Last night we got out of rehearsal about five minutes too late to catch the 9 pm ferry, so my 17-year-old co-actor and I were "stuck" sitting in the ferry line for an hour, waiting for the 10:05 departure.
Luc had a book to read for school, so he grabbed the pillow I keep in the car, put his seat all the way back and settled in for an hour of reading. But I had already finished the book I had brought, so I decided to take a walk with my camera.
It was late, and the light was fading fast. I got a few shots of the ferry we had missed as it headed off into the sunset, and took a picture of that statue of the old captain feeding the birds outside of Ivars. There was a very intriguing-looking violinist playing outside the Olde Curiosity Shoppe, with two bulldogs seated on a blanket behind him, but it didn't seem right to take his picture without dropping some change into his violin case, and I had brought no money with me, so I headed back to the car.
In the car I began just fiddling with the camera -- a little Canon point-n-shoot I keep around for random photos -- and I discovered how much fun it can be to play with light. Like the violinist down the street, I began improvising: I'd focus on something with strong color and light, press the shutter and move the camera, allowing it to record whatever it saw. Every so often I would stop and review the images, deleting any that didn't appeal -- and trying, as always, to assess what it is that appeals or does not.
Because for almost any image I shoot I can imagine SOME photographer SOMEwhere saying, "Yes, that's IT!!!" It's not that they're all great; it's more that I've noticed over the years that a) what other photographers choose to exhibit may just as easily be an image I've shot and thrown away -- or if I shot it, I WOULD throw it away! And b) people's tastes are very different, and it seems like for everything there is there is someone who will love it.
...which, for some reason, reminds me of the time when I was pregnant with my second child and confided in tears to my husband that I loved our first child so intensely that I couldn't imagine I would have enough love left to give the new baby.
My husband, who is very wise about such things, just laughed. "I'm sure there'll be enough to go around," he said, and of course he was right -- love seems to be an infinite resource: the more you give, the more there is to give.

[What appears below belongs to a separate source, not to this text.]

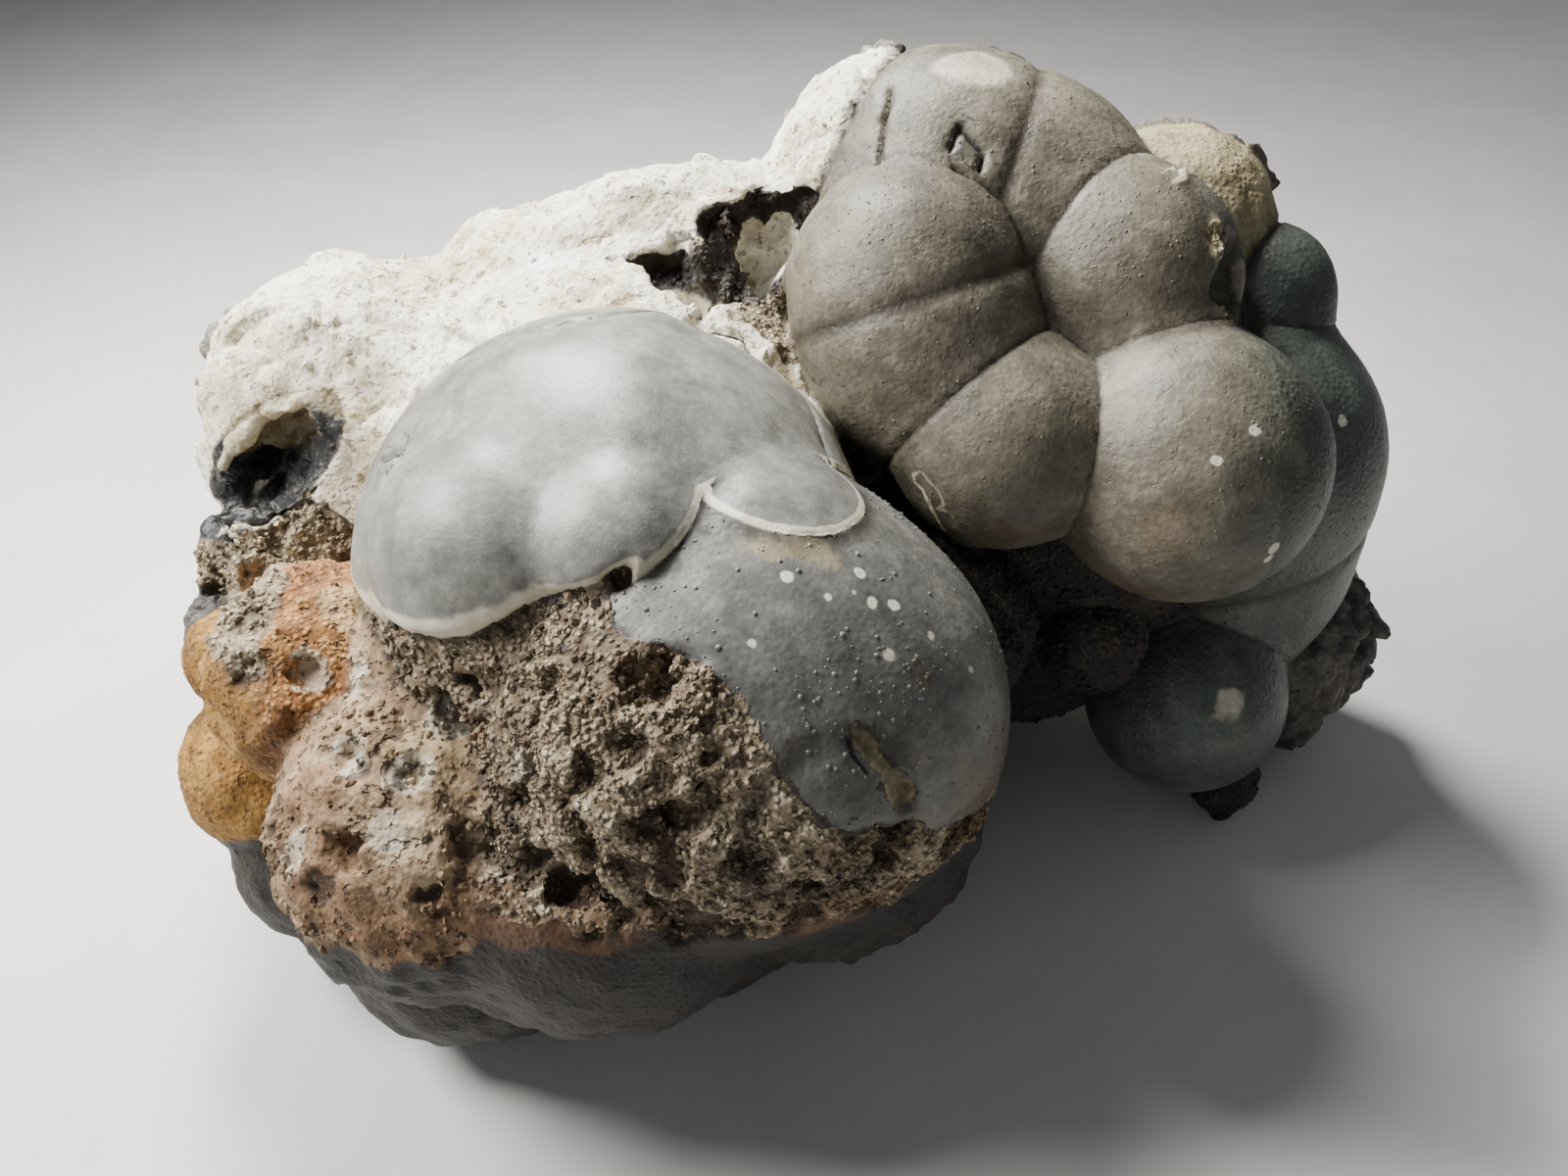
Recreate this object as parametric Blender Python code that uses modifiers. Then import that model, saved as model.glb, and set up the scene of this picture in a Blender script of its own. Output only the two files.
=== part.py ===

So, anyway, this morning I loaded all those playing-with-light images onto my computer, planning to write this blog about one that I could only shoot by very carefully focusing on something else, because there was a windshield in the way and the camera kept getting distracted by the patterns of light on the windshield.
That could have made a great blog topic -- and maybe I'll write on it tomorrow. But when I saw this image I decided to post it instead. Because it reminds me of the introduction they always do on Prairie Home Companion to the Guy Noir skits:
"A dark night in a city that knows how to keep its secrets. But on the 12th Floor of the Acme Building, one man is still trying to find the answers to life's persistent questions: Guy Noir, Private eye."
That's me, shooting away in the dark, still trying to find the answers to life's persistent questions -- and that's my camera: my private eye. And that's the title of this image: Life's Persistent Questions.